How do Gravitational Waves Affect LIGO's Interferometer?

Gravitational waves cause space itself to stretch in one direction and simultaneously compress in a perpendicular direction. In LIGO, this makes one arm of the interferometer get longer while the other gets shorter, then vice versa, back and forth as long as the wave is passing. The technical term for this motion is "Differential Arm" motion, or differential displacement, since the arms are changing lengths in opposing ways, or differentially.
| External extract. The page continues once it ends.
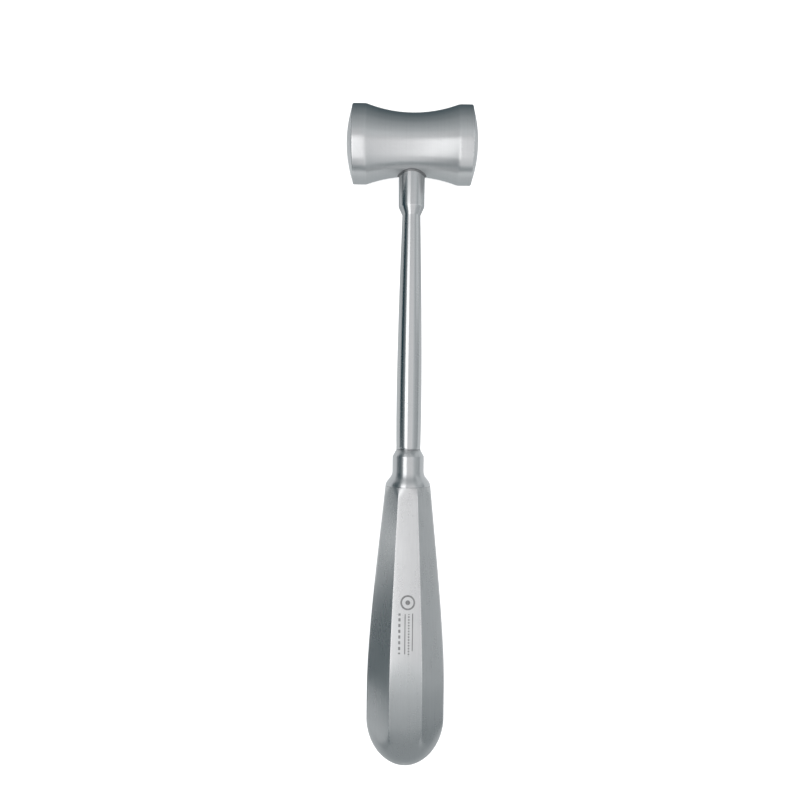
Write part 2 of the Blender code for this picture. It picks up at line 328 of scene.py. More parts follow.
def curve_of(tree, value, points):
    """value read through (place, strength) points, with a soft passage from each to the next."""
    low = points[0][0]
    high = points[-1][0]
    span = tree.nodes.new("ShaderNodeMapRange")
    span.inputs["From Min"].default_value = low
    span.inputs["From Max"].default_value = high
    tree.links.new(value, span.inputs["Value"])
    ramp = tree.nodes.new("ShaderNodeValToRGB")
    ramp.color_ramp.interpolation = "EASE"
    stops = ramp.color_ramp.elements
    while len(stops) < len(points):
        stops.new(0.5)
    for stop, (place, strength) in zip(stops, points):
        stop.position = (place - low) / (high - low)
        stop.color = (strength, strength, strength, 1.0)
    tree.links.new(span.outputs["Result"], ramp.inputs["Fac"])
    return ramp.outputs["Color"]


def maths(tree, operation, first, second=None):
    """A Math node's result. Each input is a number or another node's output."""
    node = tree.nodes.new("ShaderNodeMath")
    node.operation = operation
    for socket, value in zip(node.inputs, (first, second)):
        if value is None:
            continue
        if isinstance(value, (int, float)):
            socket.default_value = value
        else:
            tree.links.new(value, socket)
    return node.outputs[0]


def remap(tree, value, low, high, first, last):
    """value from low..high to first..last, with soft ends and no overshoot."""
    node = tree.nodes.new("ShaderNodeMapRange")
    node.interpolation_type = "SMOOTHSTEP"
    tree.links.new(value, node.inputs["Value"])
    for name, number in zip(("From Min", "From Max", "To Min", "To Max"), (low, high, first, last)):
        node.inputs[name].default_value = number
    return node.outputs["Result"]


def total(tree, start, *parts):
    """start plus each (value, weight)."""
    result = start
    for value, weight in parts:
        node = tree.nodes.new("ShaderNodeMath")
        node.operation = "MULTIPLY_ADD"
        tree.links.new(value, node.inputs[0])
        node.inputs[1].default_value = weight
        if isinstance(result, (int, float)):
            node.inputs[2].default_value = result
        else:
            tree.links.new(result, node.inputs[2])
        result = node.outputs[0]
    return result


def product(tree, *values):
    """All the values multiplied."""
    result = values[0]
    for value in values[1:]:
        result = maths(tree, "MULTIPLY", result, value)
    return result


def diagonal(tree, first, second):
    """Length of the diagonal of two sides at right angles."""
    first_square = maths(tree, "MULTIPLY", first, first)
    second_square = maths(tree, "MULTIPLY", second, second)
    return maths(tree, "SQRT", maths(tree, "ADD", first_square, second_square))


def in_millimetres(tree, place):
    """A position socket in millimetres, and its x, y and z."""
    scaled = tree.nodes.new("ShaderNodeVectorMath")
    scaled.operation = "SCALE"
    scaled.inputs["Scale"].default_value = 1 / MM
    tree.links.new(place, scaled.inputs[0])
    split = tree.nodes.new("ShaderNodeSeparateXYZ")
    tree.links.new(scaled.outputs[0], split.inputs[0])
    return scaled.outputs[0], *split.outputs


class Finish:
    """A metal under construction: its material, its node tree, and the surface point in millimetres.

    rise is the point's height above the mallet's axes. An anisotropic metal is brushed round an axis, or
    along it where turn is 0.
    """

    LEAST_ROUGHNESS = 0.06

    def __init__(self, name, axis=None, anisotropy=0.0, turn=0.0):
        self.material = bpy.data.materials.new(name)
        self.material.use_nodes = True
        self.tree = self.material.node_tree
        self.shader = self.tree.nodes["Principled BSDF"]
        self.shader.inputs["Metallic"].default_value = 1.0
        if axis:
            self.shader.inputs["Anisotropic"].default_value = anisotropy
            self.shader.inputs["Anisotropic Rotation"].default_value = turn
            tangent = self.tree.nodes.new("ShaderNodeTangent")
            tangent.direction_type = "RADIAL"
            tangent.axis = axis
            self.tree.links.new(tangent.outputs[0], self.shader.inputs["Tangent"])
        place = self.tree.nodes.new("ShaderNodeTexCoord")
        self.point, self.x, self.y, self.z = in_millimetres(self.tree, place.outputs["Object"])
        self.rise = maths(self.tree, "SUBTRACT", self.z, AXIS_Z)
        self.flat = None

    def unroll(self, along, side, radius):
        """Unroll the surface flat for scratches: millimetres round an axis, at a radius, and along it.

        Returns the angle round the axis, from straight up.
        """
        turn = maths(self.tree, "ARCTAN2", side, self.rise)
        flat = self.tree.nodes.new("ShaderNodeCombineXYZ")
        self.tree.links.new(maths(self.tree, "MULTIPLY", turn, radius), flat.inputs[0])
        self.tree.links.new(along, flat.inputs[1])
        self.flat = flat.outputs[0]
        return turn

    def noise(self, grain, detail=3.0, turn=0.0, offset=0.0, flat=False):
        """Noise about zero. grain is its fineness per millimetre along x, y and z, after a turn round z."""
        place = self.tree.nodes.new("ShaderNodeMapping")
        place.inputs["Rotation"].default_value = (0.0, 0.0, math.radians(turn))
        self.tree.links.new(self.flat if flat else self.point, place.inputs["Vector"])
        stretch = self.tree.nodes.new("ShaderNodeVectorMath")
        stretch.operation = "MULTIPLY_ADD"
        stretch.inputs[1].default_value = grain
        stretch.inputs[2].default_value = (offset, offset, offset)
        self.tree.links.new(place.outputs[0], stretch.inputs[0])
        node = self.tree.nodes.new("ShaderNodeTexNoise")
        node.inputs["Scale"].default_value = 1.0
        node.inputs["Detail"].default_value = detail
        node.inputs["Roughness"].default_value = 0.6
        self.tree.links.new(stretch.outputs[0], node.inputs["Vector"])
        return maths(self.tree, "SUBTRACT", node.outputs[0], 0.5)

    def scratches(self, turn, offset, least=0.17):
        """Sparse fine lines at a turn in degrees on the unrolled surface: 1 on a scratch and 0 off it."""
        lines = self.noise((0.10, 4.5, 1.0), 1.0, turn, offset, True)
        return remap(self.tree, lines, least, least + 0.06, 0.0, 1.0)

    def near(self, value, place, reach):
        """1 where value is at a place, fading to 0 at a reach either side of it."""
        away = maths(self.tree, "ABSOLUTE", maths(self.tree, "SUBTRACT", value, place))
        return remap(self.tree, away, 0.0, reach, 1.0, 0.0)

    def inside(self, value, middle, half):
        """1 within half of a middle and 0 outside, with a crisp edge."""
        away = maths(self.tree, "ABSOLUTE", maths(self.tree, "SUBTRACT", value, middle))
        return maths(self.tree, "LESS_THAN", away, half)

    def done(self, colour, tone, roughness, height, tarnish=None):
        """Paint the shader. tone multiplies the colour, and height is in millimetres.

        tarnish is (share, colour).
        """
        tree = self.tree
        shade = tree.nodes.new("ShaderNodeVectorMath")
        shade.operation = "SCALE"
        shade.inputs[0].default_value = colour
        tree.links.new(tone, shade.inputs["Scale"])
        painted = shade.outputs[0]
        if tarnish:
            mix = tree.nodes.new("ShaderNodeMix")
            mix.data_type = "RGBA"
            tree.links.new(tarnish[0], mix.inputs["Factor"])
            tree.links.new(painted, mix.inputs[6])
            mix.inputs[7].default_value = (*tarnish[1], 1.0)
            painted = mix.outputs[2]
        tree.links.new(painted, self.shader.inputs["Base Color"])
        rough = maths(tree, "MAXIMUM", roughness, self.LEAST_ROUGHNESS)
        tree.links.new(rough, self.shader.inputs["Roughness"])
        bump = tree.nodes.new("ShaderNodeBump")
        bump.inputs["Distance"].default_value = MM
        tree.links.new(height, bump.inputs["Height"])
        tree.links.new(bump.outputs[0], self.shader.inputs["Normal"])
        return self.material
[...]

As described above, as the lengths of the arms change, so too does the distance traveled by each laser beam. A beam in a shorter arm will return to the beam splitter before the beam in a longer arm, then the situation switches as the arms oscillate between being longer and shorter. Arriving at different times, the waves of light no longer meet up nicely when recombined at the beam splitter. Instead, they shift in and out of alignment or "phase" as they continuously merge while the wave is passing.Again, this results in a flicker of light reaching the photodetector. This process is nicely illustrated in the clip at right from Einstein's Messengers

[Animation Credit: Einstein's Messengers, U.S. National Science Foundation (NSF)]

While in principle the idea seems quite simple, in practice, detecting that flicker is not. The change in arm length caused by a gravitational wave can be as small as 1/10,000th the width of a proton (that's 10-19 m)! Furthermore, finding a gravitational wave flicker amongst all the other flickers LIGO experiences (caused by anything that can shake the mirrors, like earthquakes or traffic on nearby roads) is another story. LIGO Technology describes in detail how LIGO filters out much of that "noise" in order to detect the tell-tale 'flicker' of light caused by a gravitational wave.